The wave of protests led to the formation of a Poujadist party, the Union de Défense des Commerçants et Artisans, in 1953, which had some electoral success during the final years of the Fourth Republic—especially in 1956, when the party surprised even itself by winning 2.5 million votes, thereby sending a number of deputies to the National Assembly. In Paris, however, Poujade and his fellow deputies soon proved politically incompetent and fell into infighting, and Poujadism absorbed into what Chapman calls “the rising tide of Gaullism” and the founding of the Fifth Republic in 1958.

But Poujadism’s anti-Paris and anti-centralization politics left its mark on the political landscape. A young Jean-Marie Le Pen cut his teeth in the movement and went on to found the Front National, which garnered the support of disgruntled pieds-noirs (European white settlers) who were forced out of Algeria after independence in 1962. (Poujade’s wife, Yvette Seva, was a pied-noir.) Most of their ire was directed toward de Gaulle, who was appointed in 1958 to resolve the deepening crisis. His first action was to announce to the gathered crowd in Algiers, “Je vous ai compris,” which seemed to signal his support for French Algeria. The pieds-noirs thus felt betrayed when he granted Algeria independence four years later. De Gaulle used the crisis to usher in the Fifth Republic, which reinforced the presidential power he had dreamed of since the end of World War II.

Although Chapman closes his study in 1962, he is clear that the foundations of the Fifth Republic shape the dynamics of French politics today. Indeed, his whole point is that a regime born in crisis will engender only further crisis from within. That de Gaulle embedded in the foundations of the new regime the top-down centralizing tendency, to the detriment of the bottom-up democratizing demands, means that the modernizing tensions that characterized France’s reconstruction after World War II would inevitably spill into the streets.

The recent gilet jaune (yellow vest) protests can be seen in this light. Like Poujadism before it, the unrest is a struggle between elite modernizers and popular demands. Like the Poujadists, the gilets jaunes are mostly white, lower-middle-class French people, primarily based in smaller towns, who felt that they were losing out as a result of globalization; neither movement was a revolt of the more diverse banlieues, the immigrant ghettos on the outskirts of cities, or principally about unemployment. This was the provinces coming to Paris.

The anti-Paris sentiment is key, as is the anger toward France’s centralized government. Anti-Semitism also reared its ugly head in both movements: The Poujadists targeted the center-left politician Pierre Mendès France, and the verbal abuse directed by yellow vest protesters against the public intellectual Alain Finkielkraut is a more recent example. Both movements had an international dimension, too. The pressure for tax reform in postwar France came from America’s Marshall Plan; today it comes from the EU. Finally, Poujade’s anti-parliamentarism (he called the National Assembly the “biggest brothel in Paris”) was expressed through the gilets jaunes’ demand for direct rule through citizens’ referenda.

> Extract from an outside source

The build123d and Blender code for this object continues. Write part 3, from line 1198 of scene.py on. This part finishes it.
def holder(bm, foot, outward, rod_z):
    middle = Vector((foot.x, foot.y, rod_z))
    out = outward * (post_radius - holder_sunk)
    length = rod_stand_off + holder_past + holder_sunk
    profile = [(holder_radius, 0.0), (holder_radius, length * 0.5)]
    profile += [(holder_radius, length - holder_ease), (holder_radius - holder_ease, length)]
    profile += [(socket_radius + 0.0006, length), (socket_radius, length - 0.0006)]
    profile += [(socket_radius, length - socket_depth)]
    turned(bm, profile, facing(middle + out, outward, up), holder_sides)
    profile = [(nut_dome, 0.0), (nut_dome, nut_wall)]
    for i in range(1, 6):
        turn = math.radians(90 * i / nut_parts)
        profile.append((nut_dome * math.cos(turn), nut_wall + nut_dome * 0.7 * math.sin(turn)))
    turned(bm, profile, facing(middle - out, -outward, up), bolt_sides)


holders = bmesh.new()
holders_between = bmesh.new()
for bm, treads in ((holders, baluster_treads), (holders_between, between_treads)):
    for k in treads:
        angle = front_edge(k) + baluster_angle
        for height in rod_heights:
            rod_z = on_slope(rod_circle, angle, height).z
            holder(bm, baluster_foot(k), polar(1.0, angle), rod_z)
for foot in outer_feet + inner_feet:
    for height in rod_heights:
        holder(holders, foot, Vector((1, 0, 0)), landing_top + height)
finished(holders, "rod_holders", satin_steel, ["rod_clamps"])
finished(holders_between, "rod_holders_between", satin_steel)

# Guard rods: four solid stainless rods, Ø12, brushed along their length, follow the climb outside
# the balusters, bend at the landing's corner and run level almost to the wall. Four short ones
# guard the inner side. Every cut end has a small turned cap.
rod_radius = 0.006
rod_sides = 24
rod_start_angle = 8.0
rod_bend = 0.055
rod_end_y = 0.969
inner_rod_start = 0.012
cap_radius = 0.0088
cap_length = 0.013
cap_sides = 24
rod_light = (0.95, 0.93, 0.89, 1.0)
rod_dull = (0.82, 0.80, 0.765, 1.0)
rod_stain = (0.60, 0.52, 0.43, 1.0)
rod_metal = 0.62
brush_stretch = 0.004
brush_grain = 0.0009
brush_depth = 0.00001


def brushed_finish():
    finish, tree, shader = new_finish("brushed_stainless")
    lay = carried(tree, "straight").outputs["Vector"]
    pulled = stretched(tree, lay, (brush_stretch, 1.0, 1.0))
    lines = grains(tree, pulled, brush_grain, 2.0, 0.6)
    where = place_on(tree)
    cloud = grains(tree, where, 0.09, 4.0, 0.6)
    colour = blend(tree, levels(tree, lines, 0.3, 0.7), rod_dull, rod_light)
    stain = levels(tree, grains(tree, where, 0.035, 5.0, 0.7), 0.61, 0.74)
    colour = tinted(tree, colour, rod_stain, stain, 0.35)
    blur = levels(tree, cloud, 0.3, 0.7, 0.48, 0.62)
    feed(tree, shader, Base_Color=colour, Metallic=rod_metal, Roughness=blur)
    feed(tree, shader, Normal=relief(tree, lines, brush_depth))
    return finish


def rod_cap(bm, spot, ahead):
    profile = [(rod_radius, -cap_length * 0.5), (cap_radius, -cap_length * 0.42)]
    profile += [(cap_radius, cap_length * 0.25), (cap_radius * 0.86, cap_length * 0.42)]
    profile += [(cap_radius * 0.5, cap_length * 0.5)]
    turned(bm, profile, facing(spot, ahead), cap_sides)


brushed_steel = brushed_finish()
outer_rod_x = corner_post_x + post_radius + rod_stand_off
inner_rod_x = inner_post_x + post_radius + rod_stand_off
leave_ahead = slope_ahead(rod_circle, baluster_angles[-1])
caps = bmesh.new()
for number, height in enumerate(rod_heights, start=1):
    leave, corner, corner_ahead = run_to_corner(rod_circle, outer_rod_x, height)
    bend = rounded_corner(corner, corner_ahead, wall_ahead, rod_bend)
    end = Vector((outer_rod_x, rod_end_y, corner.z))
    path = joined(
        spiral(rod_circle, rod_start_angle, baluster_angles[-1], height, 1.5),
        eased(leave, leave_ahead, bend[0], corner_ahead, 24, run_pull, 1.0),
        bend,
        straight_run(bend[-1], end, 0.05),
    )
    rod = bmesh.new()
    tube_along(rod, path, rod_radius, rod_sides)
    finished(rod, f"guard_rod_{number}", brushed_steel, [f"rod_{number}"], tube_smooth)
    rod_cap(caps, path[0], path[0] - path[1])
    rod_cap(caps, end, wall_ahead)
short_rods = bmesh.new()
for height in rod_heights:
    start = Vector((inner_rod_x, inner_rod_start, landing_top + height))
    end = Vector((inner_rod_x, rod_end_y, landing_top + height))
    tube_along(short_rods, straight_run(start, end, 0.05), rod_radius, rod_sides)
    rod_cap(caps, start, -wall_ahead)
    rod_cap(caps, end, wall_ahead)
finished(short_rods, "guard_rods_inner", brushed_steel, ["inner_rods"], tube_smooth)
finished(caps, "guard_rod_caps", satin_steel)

In both cases, the French state’s response was the same: a combination of heavy-handed repression and concession. During the Poujadist rebellion, shopkeepers were given special VAT exemptions, and in December of 2018, Macron made a number of concessions, including abrogating the fuel tax. (Tellingly, both protests concerned the VAT.) Like the Poujadists, the yellow vest movement turned to electoral politics, putting up candidates on two lists for the European elections; also like the Poujadists, these electoral efforts were complete flops. Together, the two yellow vest lists garnered less than 1 percent of the total vote. In the end, it seems that up to 44 percent of the gilets jaunes voted for Marine Le Pen, Jean-Marie Le Pen’s daughter, leading his party, since rebaptized the National Rally.

From Chapman’s perspective, this alignment of political forces makes perfect sense. Macron has captured the state and the political center, and the forces arrayed against him have been pushed down and out onto the streets. Yet much as Poujadism led to concessions, the yellow vests’ protests have forced the government to engage in one of the biggest democratic experiments France has known since the war, namely the Grand Débat, and of course the point of meeting every Saturday on roundabouts was precisely to experiment with new forms of participation. While Macron reduced the movement’s momentum by granting it many concessions, he has also shown openness to some of its farther-reaching demands, and notably the creation of a national citizens’ assembly to discuss the transition to a green economy. If the tension between top-down reforms and bottom-up demands remains the template of French politics, it appears that tension can sometimes be productive, too.

Like many presidents before him (Giscard, Chirac, Hollande), Macron is a perfect example of the type of leader the French reconstruction sought to produce: a graduate of the grandes écoles Sciences Po and the ENA (École Nationale d’Administration), which were established after the war to train France’s bureaucratic elite. He is a so-called politician-expert not unlike Michel Debré, de Gaulle’s right-hand man and first prime minister under the Fifth Republic. Moreover, as a former Rothschild banker and minister of finance, Macron embodies precisely the type of figure that Poujade detested (and one of the rallying cries of the gilets jaunes was “Macron, démission!“—Macron, resign!)

With the death of Jacques Chirac, the last true Gaullist, a chapter of French history seems to have drawn to a close. But what Chapman’s book most powerfully shows is how the tensions between top-down reforms and bottom-up demands are still the story of French politics. Along with setting up a committee to evaluate his much-hated suppression of the ISF, France’s wealth tax—often described as his “original sin”—Macron has pledged to abolish the ENA. Whatever emerges to take its place, however, is likely to be another ENA in all but name. Plus ça change… Though the war is over, France’s long reconstruction has only just begun.